### Brief
What is needed is the run of lines from the one containing "The FreeCAD and" through the one containing "X, 2.6, 40)))", echoed exactly, with both ends kept and nothing added.
##### Records for the exercise
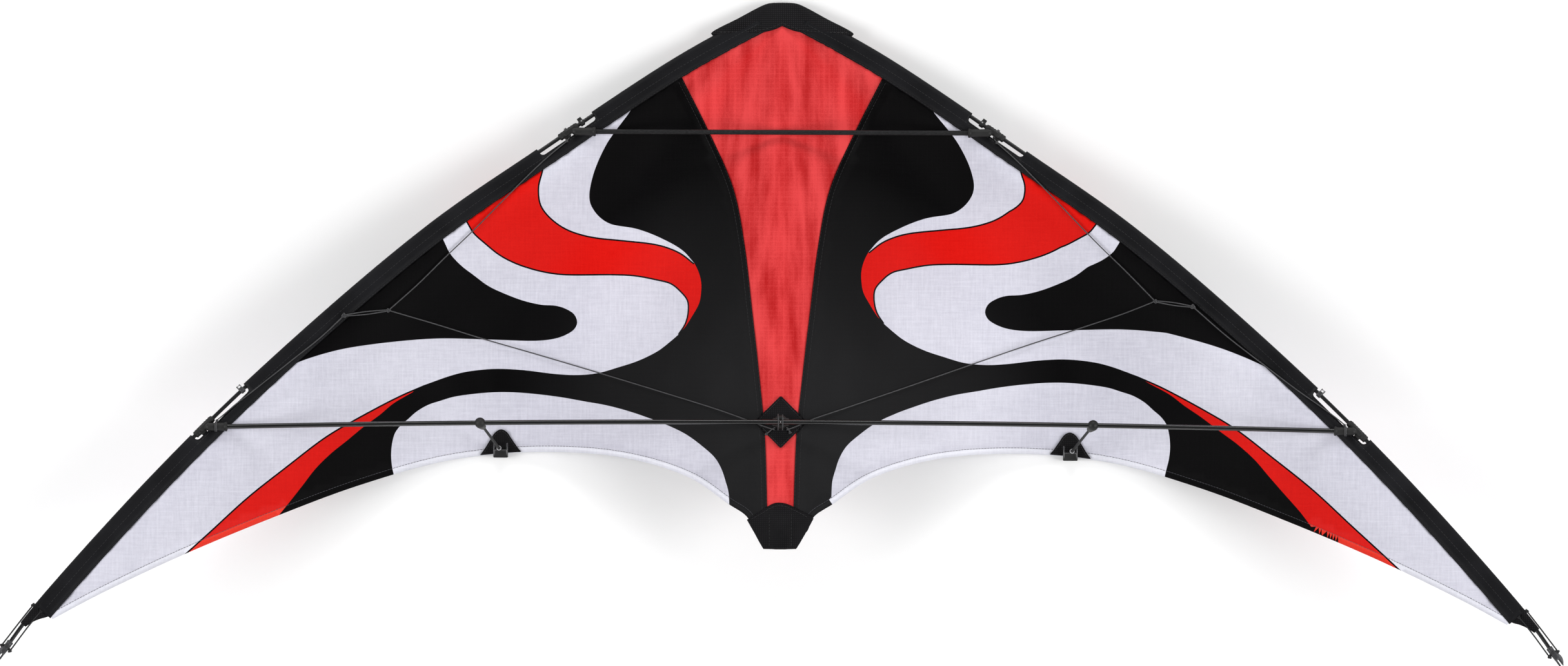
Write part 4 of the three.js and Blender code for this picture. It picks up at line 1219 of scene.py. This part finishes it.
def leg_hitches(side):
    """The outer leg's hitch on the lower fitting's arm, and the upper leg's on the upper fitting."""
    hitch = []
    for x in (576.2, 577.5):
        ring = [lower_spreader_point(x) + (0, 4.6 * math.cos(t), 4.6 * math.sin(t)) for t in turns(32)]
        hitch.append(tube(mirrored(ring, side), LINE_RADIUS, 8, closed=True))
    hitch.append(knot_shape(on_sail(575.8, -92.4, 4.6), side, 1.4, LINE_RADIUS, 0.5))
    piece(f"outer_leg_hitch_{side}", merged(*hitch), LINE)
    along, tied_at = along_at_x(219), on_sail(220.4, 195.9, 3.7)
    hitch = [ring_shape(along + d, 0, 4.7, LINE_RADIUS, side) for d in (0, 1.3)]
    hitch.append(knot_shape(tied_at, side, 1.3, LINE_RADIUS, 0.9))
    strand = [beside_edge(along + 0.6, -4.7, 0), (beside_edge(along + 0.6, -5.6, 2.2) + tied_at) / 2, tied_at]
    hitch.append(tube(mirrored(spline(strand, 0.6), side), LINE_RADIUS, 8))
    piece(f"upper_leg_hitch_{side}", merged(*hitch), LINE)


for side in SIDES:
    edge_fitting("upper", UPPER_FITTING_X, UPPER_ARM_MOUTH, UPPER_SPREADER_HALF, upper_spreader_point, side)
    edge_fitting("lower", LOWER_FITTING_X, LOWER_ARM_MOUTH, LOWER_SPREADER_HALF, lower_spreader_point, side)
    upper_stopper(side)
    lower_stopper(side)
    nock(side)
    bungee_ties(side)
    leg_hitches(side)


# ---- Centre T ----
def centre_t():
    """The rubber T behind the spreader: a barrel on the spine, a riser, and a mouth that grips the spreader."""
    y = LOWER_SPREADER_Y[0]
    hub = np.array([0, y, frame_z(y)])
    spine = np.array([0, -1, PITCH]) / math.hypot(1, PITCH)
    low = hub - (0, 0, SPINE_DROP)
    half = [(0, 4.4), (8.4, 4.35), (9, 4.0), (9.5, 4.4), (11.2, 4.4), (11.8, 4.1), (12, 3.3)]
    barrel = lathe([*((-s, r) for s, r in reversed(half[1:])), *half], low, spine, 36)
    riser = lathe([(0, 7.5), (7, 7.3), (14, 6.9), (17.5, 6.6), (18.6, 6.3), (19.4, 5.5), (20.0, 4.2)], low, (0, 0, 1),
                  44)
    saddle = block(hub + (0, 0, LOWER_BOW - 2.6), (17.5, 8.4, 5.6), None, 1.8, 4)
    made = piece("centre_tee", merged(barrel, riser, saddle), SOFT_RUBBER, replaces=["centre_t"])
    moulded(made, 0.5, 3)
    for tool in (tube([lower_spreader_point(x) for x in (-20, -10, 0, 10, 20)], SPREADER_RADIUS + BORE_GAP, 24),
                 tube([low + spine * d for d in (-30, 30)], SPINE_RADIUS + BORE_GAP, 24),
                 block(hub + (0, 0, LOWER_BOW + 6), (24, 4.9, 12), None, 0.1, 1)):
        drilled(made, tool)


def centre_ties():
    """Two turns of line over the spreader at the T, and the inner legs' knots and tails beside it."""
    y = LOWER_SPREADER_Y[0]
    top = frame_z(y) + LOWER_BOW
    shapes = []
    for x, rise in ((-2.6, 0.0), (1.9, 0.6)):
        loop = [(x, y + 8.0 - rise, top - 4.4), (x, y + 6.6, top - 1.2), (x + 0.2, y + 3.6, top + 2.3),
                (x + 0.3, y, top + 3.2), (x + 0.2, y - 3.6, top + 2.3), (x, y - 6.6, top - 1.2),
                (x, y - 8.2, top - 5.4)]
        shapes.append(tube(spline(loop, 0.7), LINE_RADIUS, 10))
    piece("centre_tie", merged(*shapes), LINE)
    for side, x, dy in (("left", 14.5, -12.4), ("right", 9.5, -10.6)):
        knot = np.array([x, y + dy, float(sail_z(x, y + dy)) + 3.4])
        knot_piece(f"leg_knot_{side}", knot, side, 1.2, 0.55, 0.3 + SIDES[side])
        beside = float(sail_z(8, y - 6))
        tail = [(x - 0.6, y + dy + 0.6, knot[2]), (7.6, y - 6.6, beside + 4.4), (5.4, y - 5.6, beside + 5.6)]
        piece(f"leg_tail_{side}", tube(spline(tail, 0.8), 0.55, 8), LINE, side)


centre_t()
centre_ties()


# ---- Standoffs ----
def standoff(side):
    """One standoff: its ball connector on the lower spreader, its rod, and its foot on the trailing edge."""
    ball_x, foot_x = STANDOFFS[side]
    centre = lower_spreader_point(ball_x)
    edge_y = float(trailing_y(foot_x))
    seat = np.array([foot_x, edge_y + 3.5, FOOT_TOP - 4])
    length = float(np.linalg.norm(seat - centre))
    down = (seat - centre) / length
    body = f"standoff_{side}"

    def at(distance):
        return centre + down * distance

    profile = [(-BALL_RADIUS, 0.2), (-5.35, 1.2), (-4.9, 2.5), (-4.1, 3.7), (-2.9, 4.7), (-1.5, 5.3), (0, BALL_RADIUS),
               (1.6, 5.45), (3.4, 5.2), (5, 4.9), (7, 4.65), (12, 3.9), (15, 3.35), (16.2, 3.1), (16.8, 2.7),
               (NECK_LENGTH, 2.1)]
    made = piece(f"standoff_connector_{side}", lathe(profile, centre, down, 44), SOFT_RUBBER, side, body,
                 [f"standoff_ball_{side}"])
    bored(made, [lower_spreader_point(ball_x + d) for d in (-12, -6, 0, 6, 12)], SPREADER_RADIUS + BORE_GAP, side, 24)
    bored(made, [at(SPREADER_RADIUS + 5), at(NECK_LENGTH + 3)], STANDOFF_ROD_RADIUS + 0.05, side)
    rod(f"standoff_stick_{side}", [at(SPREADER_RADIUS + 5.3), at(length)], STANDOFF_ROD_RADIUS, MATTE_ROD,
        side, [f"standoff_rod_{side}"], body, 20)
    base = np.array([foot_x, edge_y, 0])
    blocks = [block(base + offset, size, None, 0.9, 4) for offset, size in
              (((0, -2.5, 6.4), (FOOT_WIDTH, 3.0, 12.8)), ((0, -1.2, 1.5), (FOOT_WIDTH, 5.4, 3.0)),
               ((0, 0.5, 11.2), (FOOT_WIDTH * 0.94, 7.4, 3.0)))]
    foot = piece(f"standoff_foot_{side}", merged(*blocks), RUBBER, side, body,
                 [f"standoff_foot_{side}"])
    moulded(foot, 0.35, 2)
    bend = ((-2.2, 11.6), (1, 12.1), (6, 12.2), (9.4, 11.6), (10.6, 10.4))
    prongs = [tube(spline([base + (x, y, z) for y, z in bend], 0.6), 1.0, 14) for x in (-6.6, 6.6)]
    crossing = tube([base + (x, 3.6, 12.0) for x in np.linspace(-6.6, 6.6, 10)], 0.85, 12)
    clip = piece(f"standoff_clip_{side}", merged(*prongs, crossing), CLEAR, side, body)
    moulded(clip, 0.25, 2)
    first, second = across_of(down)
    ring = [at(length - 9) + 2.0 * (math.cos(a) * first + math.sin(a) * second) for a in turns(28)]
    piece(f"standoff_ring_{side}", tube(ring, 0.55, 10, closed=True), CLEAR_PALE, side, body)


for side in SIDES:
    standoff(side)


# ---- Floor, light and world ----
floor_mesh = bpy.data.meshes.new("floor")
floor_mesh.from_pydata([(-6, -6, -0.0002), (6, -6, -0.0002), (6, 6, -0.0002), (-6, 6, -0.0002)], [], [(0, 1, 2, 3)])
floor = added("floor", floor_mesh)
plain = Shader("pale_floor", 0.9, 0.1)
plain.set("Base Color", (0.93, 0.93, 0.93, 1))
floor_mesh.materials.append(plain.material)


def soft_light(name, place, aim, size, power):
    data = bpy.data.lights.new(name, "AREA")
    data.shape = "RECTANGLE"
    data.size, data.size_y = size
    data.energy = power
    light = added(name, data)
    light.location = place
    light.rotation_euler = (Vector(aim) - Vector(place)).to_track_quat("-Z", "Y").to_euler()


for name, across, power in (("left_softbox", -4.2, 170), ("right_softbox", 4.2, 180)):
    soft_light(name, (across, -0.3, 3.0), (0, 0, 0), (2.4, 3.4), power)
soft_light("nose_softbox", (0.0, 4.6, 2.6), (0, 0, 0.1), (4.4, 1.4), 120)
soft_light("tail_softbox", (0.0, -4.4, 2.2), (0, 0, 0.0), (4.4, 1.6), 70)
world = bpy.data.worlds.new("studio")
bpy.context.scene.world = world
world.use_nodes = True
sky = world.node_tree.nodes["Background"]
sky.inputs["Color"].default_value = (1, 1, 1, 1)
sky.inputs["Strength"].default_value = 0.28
##########
##### Records for the exercise
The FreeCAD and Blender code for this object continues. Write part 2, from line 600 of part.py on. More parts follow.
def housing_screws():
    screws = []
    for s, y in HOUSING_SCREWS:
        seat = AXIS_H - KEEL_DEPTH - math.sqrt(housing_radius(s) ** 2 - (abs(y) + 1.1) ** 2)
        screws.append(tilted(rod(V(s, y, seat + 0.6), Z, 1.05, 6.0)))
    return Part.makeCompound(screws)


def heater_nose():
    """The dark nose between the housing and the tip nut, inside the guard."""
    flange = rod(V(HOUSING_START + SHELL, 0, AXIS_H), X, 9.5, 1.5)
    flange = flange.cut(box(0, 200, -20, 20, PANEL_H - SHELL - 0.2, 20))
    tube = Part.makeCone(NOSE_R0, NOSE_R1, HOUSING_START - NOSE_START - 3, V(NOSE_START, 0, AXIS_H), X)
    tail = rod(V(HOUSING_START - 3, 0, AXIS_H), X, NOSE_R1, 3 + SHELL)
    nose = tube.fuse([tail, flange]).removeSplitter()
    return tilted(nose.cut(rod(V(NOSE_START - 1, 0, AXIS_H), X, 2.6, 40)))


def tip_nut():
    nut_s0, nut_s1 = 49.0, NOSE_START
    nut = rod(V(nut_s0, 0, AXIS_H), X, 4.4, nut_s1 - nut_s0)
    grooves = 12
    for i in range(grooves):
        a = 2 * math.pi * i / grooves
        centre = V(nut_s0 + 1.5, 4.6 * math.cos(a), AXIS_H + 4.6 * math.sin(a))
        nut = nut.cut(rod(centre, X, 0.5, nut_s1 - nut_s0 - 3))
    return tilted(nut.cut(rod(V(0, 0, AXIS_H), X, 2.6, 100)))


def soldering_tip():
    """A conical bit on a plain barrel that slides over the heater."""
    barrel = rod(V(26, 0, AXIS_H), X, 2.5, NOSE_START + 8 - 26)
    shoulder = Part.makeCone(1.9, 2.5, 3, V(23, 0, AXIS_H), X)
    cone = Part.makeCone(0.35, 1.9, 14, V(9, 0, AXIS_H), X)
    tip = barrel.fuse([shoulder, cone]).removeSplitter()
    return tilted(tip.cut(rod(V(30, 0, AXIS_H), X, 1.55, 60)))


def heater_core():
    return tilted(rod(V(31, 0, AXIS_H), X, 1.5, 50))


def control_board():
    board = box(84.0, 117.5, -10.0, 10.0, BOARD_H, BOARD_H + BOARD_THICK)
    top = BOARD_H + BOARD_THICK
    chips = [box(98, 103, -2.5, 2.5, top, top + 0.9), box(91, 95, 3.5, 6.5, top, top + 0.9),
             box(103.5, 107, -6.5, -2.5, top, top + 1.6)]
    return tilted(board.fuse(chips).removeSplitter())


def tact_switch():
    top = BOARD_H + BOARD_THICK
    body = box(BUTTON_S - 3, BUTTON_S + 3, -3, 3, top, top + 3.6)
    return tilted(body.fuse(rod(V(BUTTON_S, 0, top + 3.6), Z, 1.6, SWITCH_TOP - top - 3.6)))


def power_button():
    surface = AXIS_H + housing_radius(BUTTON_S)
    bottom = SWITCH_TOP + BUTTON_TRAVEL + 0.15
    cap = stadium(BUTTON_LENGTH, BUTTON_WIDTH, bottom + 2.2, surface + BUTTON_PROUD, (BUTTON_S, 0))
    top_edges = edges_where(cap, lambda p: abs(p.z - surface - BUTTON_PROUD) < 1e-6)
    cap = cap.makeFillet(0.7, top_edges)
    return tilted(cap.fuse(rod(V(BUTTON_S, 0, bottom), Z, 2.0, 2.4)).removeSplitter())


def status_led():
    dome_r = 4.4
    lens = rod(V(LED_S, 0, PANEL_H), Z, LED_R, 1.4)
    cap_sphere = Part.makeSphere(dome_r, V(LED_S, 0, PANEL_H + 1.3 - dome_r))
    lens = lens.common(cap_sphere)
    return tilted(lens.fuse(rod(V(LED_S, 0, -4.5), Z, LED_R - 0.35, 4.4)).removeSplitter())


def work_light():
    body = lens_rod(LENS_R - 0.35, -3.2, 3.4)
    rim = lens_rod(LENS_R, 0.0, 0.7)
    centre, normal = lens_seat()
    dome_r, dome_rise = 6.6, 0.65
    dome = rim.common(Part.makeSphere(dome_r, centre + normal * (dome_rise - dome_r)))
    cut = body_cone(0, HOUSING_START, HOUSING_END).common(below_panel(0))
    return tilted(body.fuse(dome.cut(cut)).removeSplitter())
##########
### Exercise answer
The FreeCAD and Blender code for this object continues. Write part 2, from line 600 of part.py on. More parts follow.
def housing_screws():
    screws = []
    for s, y in HOUSING_SCREWS:
        seat = AXIS_H - KEEL_DEPTH - math.sqrt(housing_radius(s) ** 2 - (abs(y) + 1.1) ** 2)
        screws.append(tilted(rod(V(s, y, seat + 0.6), Z, 1.05, 6.0)))
    return Part.makeCompound(screws)


def heater_nose():
    """The dark nose between the housing and the tip nut, inside the guard."""
    flange = rod(V(HOUSING_START + SHELL, 0, AXIS_H), X, 9.5, 1.5)
    flange = flange.cut(box(0, 200, -20, 20, PANEL_H - SHELL - 0.2, 20))
    tube = Part.makeCone(NOSE_R0, NOSE_R1, HOUSING_START - NOSE_START - 3, V(NOSE_START, 0, AXIS_H), X)
    tail = rod(V(HOUSING_START - 3, 0, AXIS_H), X, NOSE_R1, 3 + SHELL)
    nose = tube.fuse([tail, flange]).removeSplitter()
    return tilted(nose.cut(rod(V(NOSE_START - 1, 0, AXIS_H), X, 2.6, 40)))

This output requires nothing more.